Some weeks ago my brother Jaime wrote a couple of posts in his blog about wind tunnels. A first general post in which he described how they work and mentioned some techniques including PIV, and a second post in which he described the acoustic camera.
It happens that, back in 2005, I completed my aeronautical engineering master thesis with a project carried out in a wind tunnel at the Aerospace Institute (Luft- und Raumfahrt) of the RWTH-Aachen. Those two posts brought back some good memories and I thought I could share a couple of them here in the blog. Jaime has worked in a wind tunnel in Audi, and in his posts he included some pictures from other affluent wind tunnels. You will see here the contrast with budgetary constrains lived by universities.
I think that for this post I will be brief in the comments and will focus on sharing some pictures trying to bring you about what we tried to do and how we did it. Directly, from the thesis preface:
This Diplomarbeit is the result of two different experiments. Each one is dealing with different techniques but both share a common aim: the comprehension of the noise generation in the flap-side edge. That is the reason for presenting both experiments in a very similar way in this report, so the reader might see two parallel experiments which final results are analyzed together.

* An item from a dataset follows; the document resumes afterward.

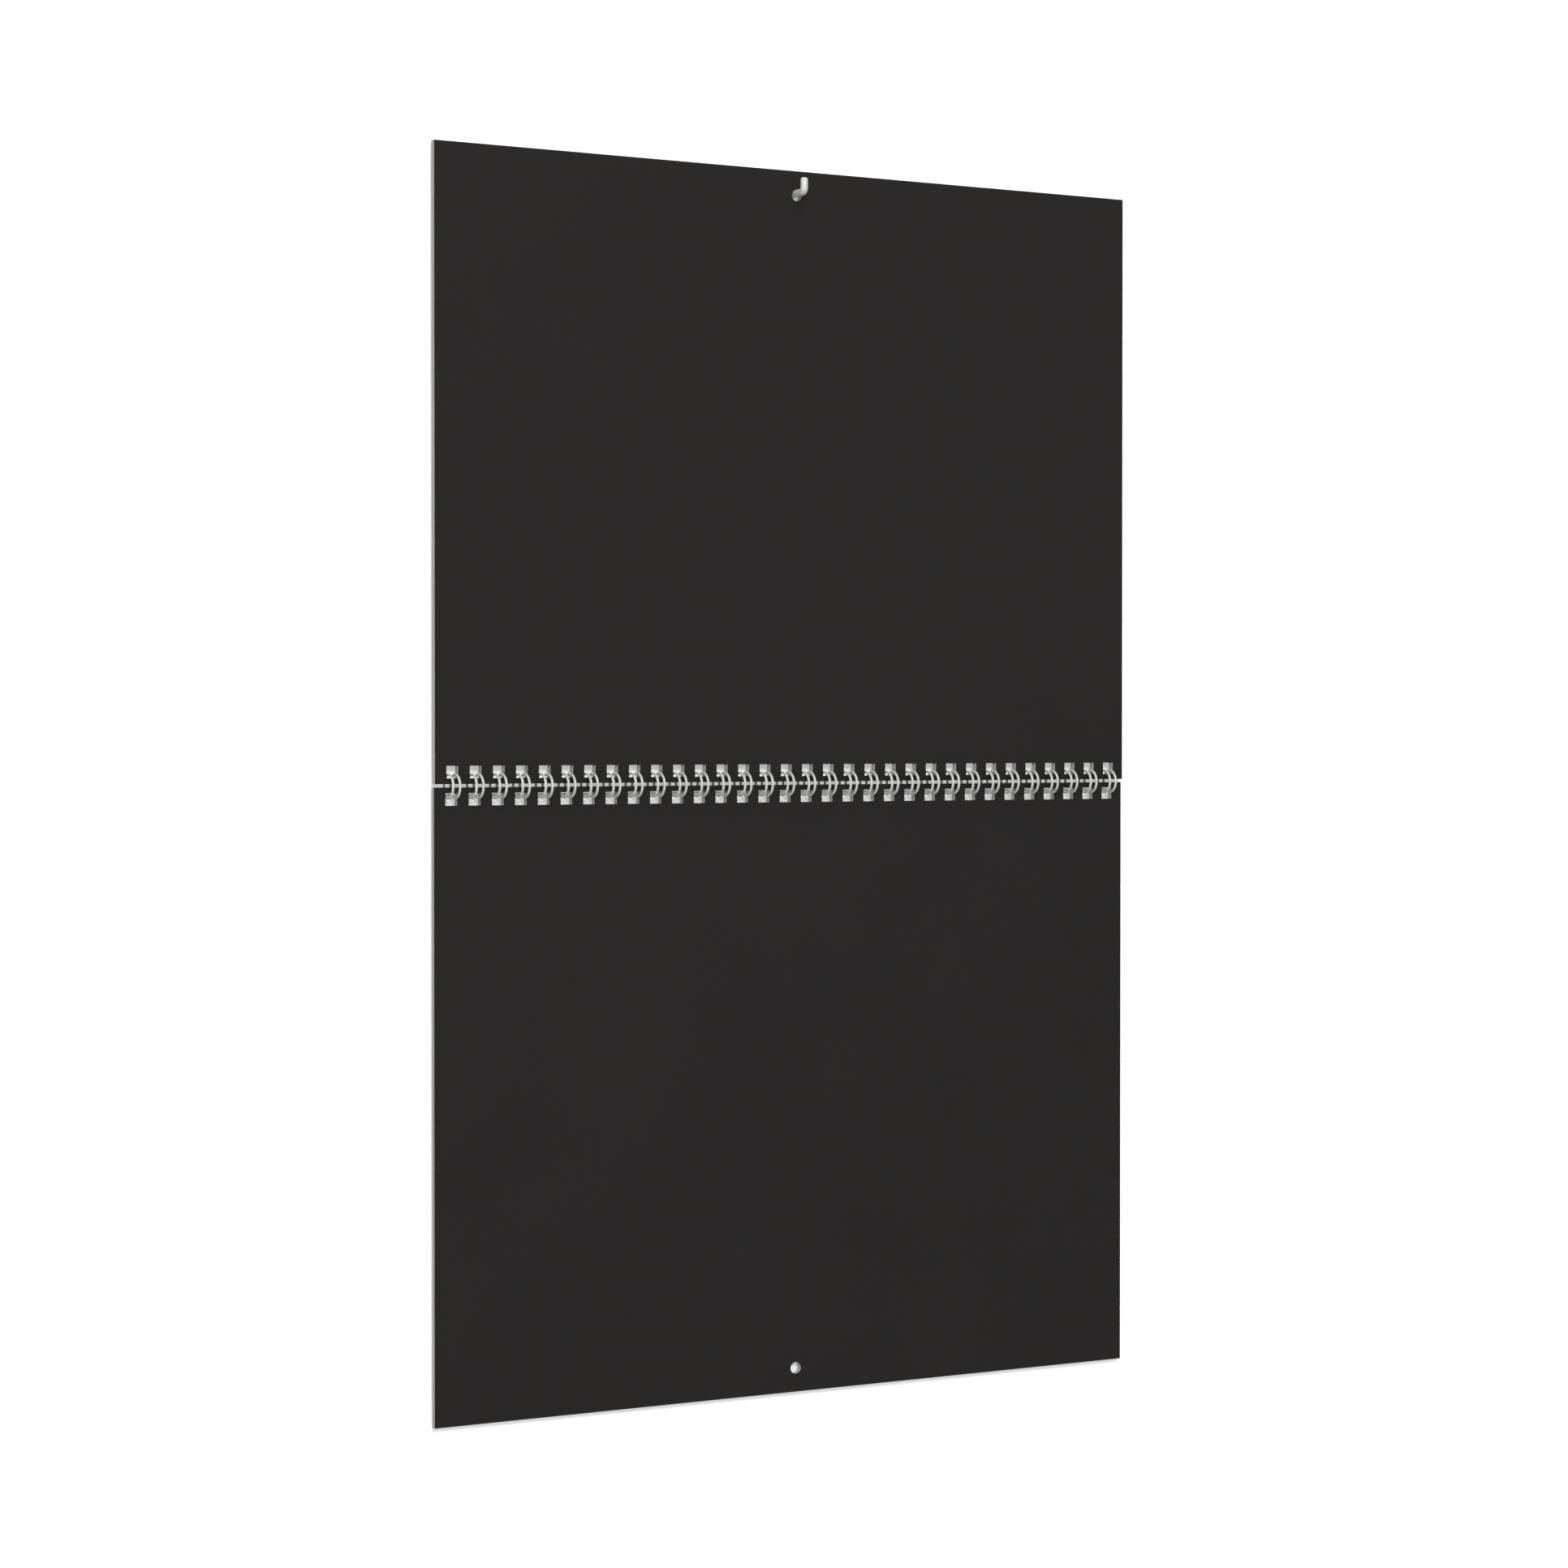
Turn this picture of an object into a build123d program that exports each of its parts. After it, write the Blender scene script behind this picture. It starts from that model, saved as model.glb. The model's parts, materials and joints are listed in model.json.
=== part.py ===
"""A blank wall calendar in twin-loop wire, hanging open on an L-shaped wall hook.

Millimetres, +Z up. The front faces -Y, the width runs along X and the wall is the plane Y = 0.
The origin is where the axis of the hook's shank comes out of the wall.
Depths are given as the distance that something stands out from the wall.
"""

import os
from math import cos, hypot, pi, radians, sin, tan

from build123d import *

# Leaves: two blocks of landscape sheets, bound along their facing edges.
leaf_width = 279.4
leaf_height = 215.9
turned_leaves_thickness = 2.0
front_cover_thickness = 0.4
remaining_leaves_thickness = 1.5
back_cover_thickness = 0.5
page_gap = 1.2

# Punched row for the wire: square holes, and the strip of paper that hangs on the wire.
# The row has as many whole pitches as fit across a leaf.
loop_pitch = 8.6
loop_count = int(leaf_width // loop_pitch)
punch_side = 4.3
punch_strip = 1.85

# Hang holes, one in the middle of each block's outer edge.
hang_hole_diameter = 4.1
hang_hole_inset = 8.5

# Binding wire. A ten-sided ring of square wire stands for the round ring of round wire:
# its mean radius and its cross-section's area are the real wire's.
wire_side = 0.8
leg_spacing = 2.5
root_bend = 0.9
seam_angle = -38.0
seam_gap = 0.4
ring_play = 0.08
ring_sides = 10

# Where the ring's axis lies against the two front faces and the middle of the gap.
axis_behind_turned_front = 0.25
axis_before_remaining_front = 0.6
axis_below_gap_middle = 0.2

# Wall hook: one bent rod with a screw end. The screw's thread isn't cut here.
hook_rod_diameter = 2.7
hook_inner_bend = 0.15
hook_rise = 5.0
hook_clear_of_leaves = 5.3
hook_tip_cut = 0.6
hook_play = 0.05
screw_diameter = 2.2
screw_length = 12.0
screw_start = 0.5
screw_point_length = 3.5
screw_point_diameter = 0.4
wall_play = 0.3

# Thicknesses of the two blocks.
upper_thickness = turned_leaves_thickness + front_cover_thickness
lower_thickness = remaining_leaves_thickness + back_cover_thickness

# The ring clears the inner back corner of each block's punched strip.
strip_depth = page_gap / 2 + punch_strip
upper_corner = hypot(upper_thickness - axis_behind_turned_front, strip_depth + axis_below_gap_middle)
lower_corner = hypot(lower_thickness + axis_before_remaining_front, strip_depth - axis_below_gap_middle)
ring_inner = max(upper_corner, lower_corner) + ring_play
ring_middle = ring_inner + wire_side / 2
ring_outer = ring_inner + wire_side
ring_reach = ring_outer / cos(pi / ring_sides)

# Depths out from the wall.
axis_out = ring_reach + wall_play
turned_front_out = axis_out + axis_behind_turned_front
remaining_front_out = axis_out - axis_before_remaining_front
hook_rise_out = turned_front_out + hook_clear_of_leaves

# Heights. The upper block hangs with the top of its hole on the hook's rod.
upper_hang_z = hook_rod_diameter / 2 + hook_play - hang_hole_diameter / 2
upper_bound_z = upper_hang_z + hang_hole_inset - leaf_height
lower_bound_z = upper_bound_z - page_gap
lower_hang_z = lower_bound_z - leaf_height + hang_hole_inset
axis_z = (upper_bound_z + lower_bound_z) / 2 - axis_below_gap_middle


def sheet_stack(name, back_out, thickness, bound_z, side, hang_z):
    """Leaves lying together, with their punched row and hang hole. side is 1 above the wire, -1 below."""
    with BuildPart() as stack:
        with BuildSketch(Plane.XZ.offset(back_out)):
            with Locations((0, bound_z + side * leaf_height / 2)):
                Rectangle(leaf_width, leaf_height)
            with Locations((0, bound_z + side * (punch_strip + punch_side / 2))):
                with GridLocations(loop_pitch, 1, loop_count, 1):
                    Rectangle(punch_side, punch_side, mode=Mode.SUBTRACT)
            with Locations((0, hang_z)):
                Circle(hang_hole_diameter / 2, mode=Mode.SUBTRACT)
        extrude(amount=thickness)
    stack.part.label = name
    return stack.part


# Upper block. The cover was turned over first, so it lies nearest the wall.
upper_back_out = turned_front_out - upper_thickness
cover_front_out = upper_back_out + front_cover_thickness
front_cover = sheet_stack(
    "front_cover", upper_back_out, front_cover_thickness, upper_bound_z, 1, upper_hang_z
)
turned_leaves = sheet_stack(
    "turned_leaves", cover_front_out, turned_leaves_thickness, upper_bound_z, 1, upper_hang_z
)

# Lower block: the leaves still to come, with the back cover behind them.
lower_back_out = remaining_front_out - lower_thickness
leaves_back_out = lower_back_out + back_cover_thickness
back_cover = sheet_stack(
    "back_cover", lower_back_out, back_cover_thickness, lower_bound_z, -1, lower_hang_z
)
remaining_leaves = sheet_stack(
    "remaining_leaves", leaves_back_out, remaining_leaves_thickness, lower_bound_z, -1, lower_hang_z
)

# Binding wire. It runs to and fro along the row: leg, closed tip, leg, root, leg and so on.
# From the roots behind the lower block the legs go up the back, over through the upper
# holes, down the front and in through the lower holes to the tips, which end below the roots.
side_turn = 180 / ring_sides
half_side = ring_middle * tan(radians(side_turn))
tip_radius = leg_spacing / 2
tip_reach = tip_radius + (wire_side + seam_gap) / 2
root_reach = root_bend + (wire_side + seam_gap) / 2
root_span = loop_pitch - leg_spacing
root_corner = root_bend * 0.8
loop_places = [(i - (loop_count - 1) / 2) * loop_pitch for i in range(loop_count)]
leg_places = [x + side * leg_spacing / 2 for x in loop_places for side in (-1, 1)]
root_places = [x + loop_pitch / 2 for x in loop_places[:-1]]


def ring_plane(x):
    """The plane across the ring at x, with its first axis towards the seam."""
    turn = radians(seam_angle)
    return Plane(origin=(x, -axis_out, axis_z), x_dir=(0, cos(turn), sin(turn)), z_dir=(1, 0, 0))


def seam_side_plane(x, end, reach):
    """The inner face of one of the two ring sides that meet at the seam, at x.

    end is 1 for the side of the roots and -1 for the side of the tips. The plane's origin is
    reach short of the seam, and its second axis points along the side towards the seam.
    """
    ring = ring_plane(x)
    turn = radians(end * side_turn)
    outwards = ring.x_dir * cos(turn) + ring.y_dir * sin(turn)
    to_seam = (ring.x_dir * sin(turn) - ring.y_dir * cos(turn)) * end
    origin = ring.origin + outwards * ring_inner + to_seam * (half_side - reach)
    return Plane(origin=origin, x_dir=to_seam.cross(outwards), z_dir=outwards)


with BuildPart() as binding_wire:
    with BuildSketch(*[ring_plane(x - wire_side / 2) for x in leg_places]):
        RegularPolygon(ring_outer, ring_sides, major_radius=False)
        RegularPolygon(ring_inner, ring_sides, major_radius=False, mode=Mode.SUBTRACT)
        for end, reach in ((1, root_reach), (-1, tip_reach)):
            with PolarLocations(ring_middle, 1, start_angle=end * side_turn):
                with Locations((0, -end * (half_side - reach / 2 + wire_side / 2))):
                    Rectangle(wire_side * 2, reach + wire_side, mode=Mode.SUBTRACT)
    extrude(amount=wire_side, clean=False)
    with BuildSketch(*[seam_side_plane(x, -1, tip_reach) for x in loop_places]):
        RegularPolygon(tip_radius + wire_side / 2, 8, major_radius=False, rotation=22.5)
        offset(amount=-wire_side, kind=Kind.INTERSECTION, mode=Mode.SUBTRACT)
        Rectangle(leg_spacing * 2, leg_spacing * 2, align=(Align.CENTER, Align.MAX), mode=Mode.SUBTRACT)
    extrude(amount=wire_side, clean=False)
    with BuildSketch(*[seam_side_plane(x, 1, root_reach) for x in root_places]):
        Rectangle(root_span + wire_side, root_bend * 2 + wire_side)
        chamfer(vertices(), root_corner)
        offset(amount=-wire_side, kind=Kind.INTERSECTION, mode=Mode.SUBTRACT)
        Rectangle(root_span * 2, root_span * 2, align=(Align.CENTER, Align.MAX), mode=Mode.SUBTRACT)
    extrude(amount=wire_side)
binding_wire.part.label = "binding_wire"

# Wall hook. The rod comes straight out of the wall and turns up.
out_and_up = Plane(origin=(0, 0, 0), x_dir=(0, -1, 0), z_dir=(-1, 0, 0))
rod_radius = hook_rod_diameter / 2
screw_radius = screw_diameter / 2
screw_end = -screw_length - screw_point_length
bend_radius = rod_radius + hook_inner_bend
bend_start_out = hook_rise_out - bend_radius
bend_axis = Axis((0, -bend_start_out, bend_radius), (-1, 0, 0))
with BuildPart() as wall_hook:
    with BuildSketch(out_and_up):
        with BuildLine():
            Polyline(
                (screw_end, 0),
                (screw_end, screw_point_diameter / 2),
                (-screw_length, screw_radius),
                (screw_start, screw_radius),
                (screw_start, rod_radius),
                (bend_start_out, rod_radius),
                (bend_start_out, 0),
                close=True,
            )
        make_face()
    revolve(axis=Axis.Y)
    with BuildSketch(Plane.XZ.offset(bend_start_out)):
        Circle(rod_radius)
    revolve(axis=bend_axis, revolution_arc=90)
    with BuildSketch(Plane.XY.offset(bend_radius)):
        with Locations((0, -hook_rise_out)):
            Circle(rod_radius)
    extrude(amount=hook_rise - bend_radius)
    chamfer(wall_hook.edges().group_by(Axis.Z)[-1], hook_tip_cut)
wall_hook.part.label = "wall_hook"

if __name__ == "__main__":
    os.makedirs("parts", exist_ok=True)
    pieces = (front_cover, turned_leaves, remaining_leaves, back_cover, binding_wire.part, wall_hook.part)
    for piece in pieces:
        export_step(piece, f"parts/{piece.label}.step")
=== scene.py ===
"""Dresses the packed wall calendar: single leaves with pale cut edges, a round twin-loop wire
and a satin hook with a screw thread, hanging before a white wall.

Everything is in metres, in the frame of the packed part: +Z up, the wall is Y = 0, the
calendar faces -Y and the hook's shank comes out of the wall at the origin."""

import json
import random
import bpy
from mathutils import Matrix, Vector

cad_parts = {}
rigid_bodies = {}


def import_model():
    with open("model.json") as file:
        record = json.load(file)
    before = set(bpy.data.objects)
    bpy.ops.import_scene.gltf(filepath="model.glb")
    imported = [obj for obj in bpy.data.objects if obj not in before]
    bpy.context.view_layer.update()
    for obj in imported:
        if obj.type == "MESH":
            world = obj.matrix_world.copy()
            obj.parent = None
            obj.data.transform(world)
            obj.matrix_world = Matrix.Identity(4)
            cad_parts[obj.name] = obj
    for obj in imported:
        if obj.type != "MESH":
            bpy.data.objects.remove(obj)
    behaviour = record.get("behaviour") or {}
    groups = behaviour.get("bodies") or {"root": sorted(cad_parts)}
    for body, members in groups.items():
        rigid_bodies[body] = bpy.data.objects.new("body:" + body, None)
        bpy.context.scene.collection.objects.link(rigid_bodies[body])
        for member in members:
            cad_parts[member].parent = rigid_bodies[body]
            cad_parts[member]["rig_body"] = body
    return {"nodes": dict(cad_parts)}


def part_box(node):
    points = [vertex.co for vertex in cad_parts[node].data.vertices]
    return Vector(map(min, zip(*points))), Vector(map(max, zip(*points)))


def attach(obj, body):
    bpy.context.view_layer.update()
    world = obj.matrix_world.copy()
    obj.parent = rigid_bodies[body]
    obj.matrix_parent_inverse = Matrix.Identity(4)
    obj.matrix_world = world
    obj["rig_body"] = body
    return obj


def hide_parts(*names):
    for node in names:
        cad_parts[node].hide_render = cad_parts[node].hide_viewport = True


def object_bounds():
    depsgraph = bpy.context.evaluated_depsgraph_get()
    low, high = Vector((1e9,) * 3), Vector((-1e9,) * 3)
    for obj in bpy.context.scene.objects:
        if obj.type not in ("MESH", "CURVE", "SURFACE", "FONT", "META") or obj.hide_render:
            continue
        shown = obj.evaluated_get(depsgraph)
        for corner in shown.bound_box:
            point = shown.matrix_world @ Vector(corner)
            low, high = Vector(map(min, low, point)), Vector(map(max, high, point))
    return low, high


bl_info = {
    "name": "Wall calendar",
    "version": (1, 0, 0),
    "blender": (4, 5, 0),
    "location": "3D View > Sidebar > Calendar",
    "description": "Dresses a wire-bound wall calendar on its hook and sets up its stage",
    "category": "Add Mesh",
}

from math import atan2, cos, pi, radians, sin

import bmesh
import bpy
from bpy.props import FloatProperty, FloatVectorProperty, IntProperty, PointerProperty
from mathutils import Matrix, Vector

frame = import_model()
cad_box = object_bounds()
MM = 0.001

# The ring of the binding wire, from the packed node.
wire_low, wire_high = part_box("binding_wire")
RING_CENTRE = (wire_low + wire_high) / 2
# The wire's two ends meet behind the lower block, this far round from straight at the wall.
SEAM_TURN = radians(-38)

# The hook, from the packed node.
hook_low, hook_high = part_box("wall_hook")
ROD_RADIUS = (hook_high.x - hook_low.x) / 2


# Sizes and colours that a user would change.


def length(name, default, description):
    """A size in metres that is shown in the scene's own unit."""
    return FloatProperty(
        name=name, description=description, default=default, min=0, unit="LENGTH", precision=5
    )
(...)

Thus we wanted to measure noise and correlate it with the flow around the flap. How did we measure the noise in the vicinity? “Aha! an acoustic camera!”, and you then remember the arrays of microphones my brother displayed in his post. See here the arrangement we had:
Fancy, isn’t it? Except for which we indeed counted with a single micro, which we had to move to every position of the array and thus repeat long measurements endlessly. :-)
In the picture above you can see the wing profile with the single micro in the left (to the intrados of the wing).
Once we had made dozens of measurements it was just a question of letting Matlab do the dirty job and plot measurements for each position at different flap deflections…
But remember that we wanted not only to measure noise but to correlate it with the flow structure at the flap edge. Let me advance you an image of what we wanted to see:
How did we make to study the flow? Another of the techniques introduced by Jaime, Particle Image Velocimetry, directly from the Wikipedia:
Particle image velocimetry (PIV) is an optical method of flow visualization [...]. It is used to obtain instantaneous velocity measurements and related properties in fluids. The fluid is seeded with tracer particles which, for sufficiently small particles, are assumed to faithfully follow the flow dynamics (…). The fluid with entrained particles is illuminated so that particles are visible. The motion of the seeding particles is used to calculate speed and direction (the velocity field) of the flow being studied.
Typical PIV apparatus consists of a camera (…), a strobe or laser with an optical arrangement to limit the physical region illuminated (…), a synchronizer to act as an external trigger for control of the camera and laser, the seeding particles and the fluid under investigation.
Seeding the flow, recording it with a camera, using a laser beam… boy, doesn’t it sound fancy high-tech? Let’s go and describe it.
See a plan of the wind tunnel we used:
See an schematic of the equipment and connections we used for the experiment, all placed at the open section of the tunnel:
See exactly where we wanted to shoot at with the laser beam:
See from where we recorded the images (camera at the right side of the picture, downstream from the wing):
See in this other graphic a summary of the technique. The laser emits two consecutive pulses which light the seeded particles. The camera records those 2 consecutive images and a dedicated software measures the movement of each particle thus providing the information of the flow.
So far, so good.
However, it happens that this was the first time we were using the technique at the institute and despite of our reading of references it took us some time, trials and finally asking experienced people to pull the right strings. At the beginning we just either saw nothing or blurry images.
After days of running the tunnel seeded with oil particles you can imagine the fog we were in:
… and what we needed were two consecutive shots of very well-defined particles. In the end we managed to fine tune everything and get the desired results:
Once we had the images, we ran all the correlations with the acoustic measurements of our array of one microphone and had all the data to analyze, draw some conclusions, propose some new paths to continue experimenting and with which to write a nice thesis.
All that was left was to clean up the mess at the tunnel:
But, yeah, who’s got a picture of himself between the stator and the rotor of a wind tunnel? :-)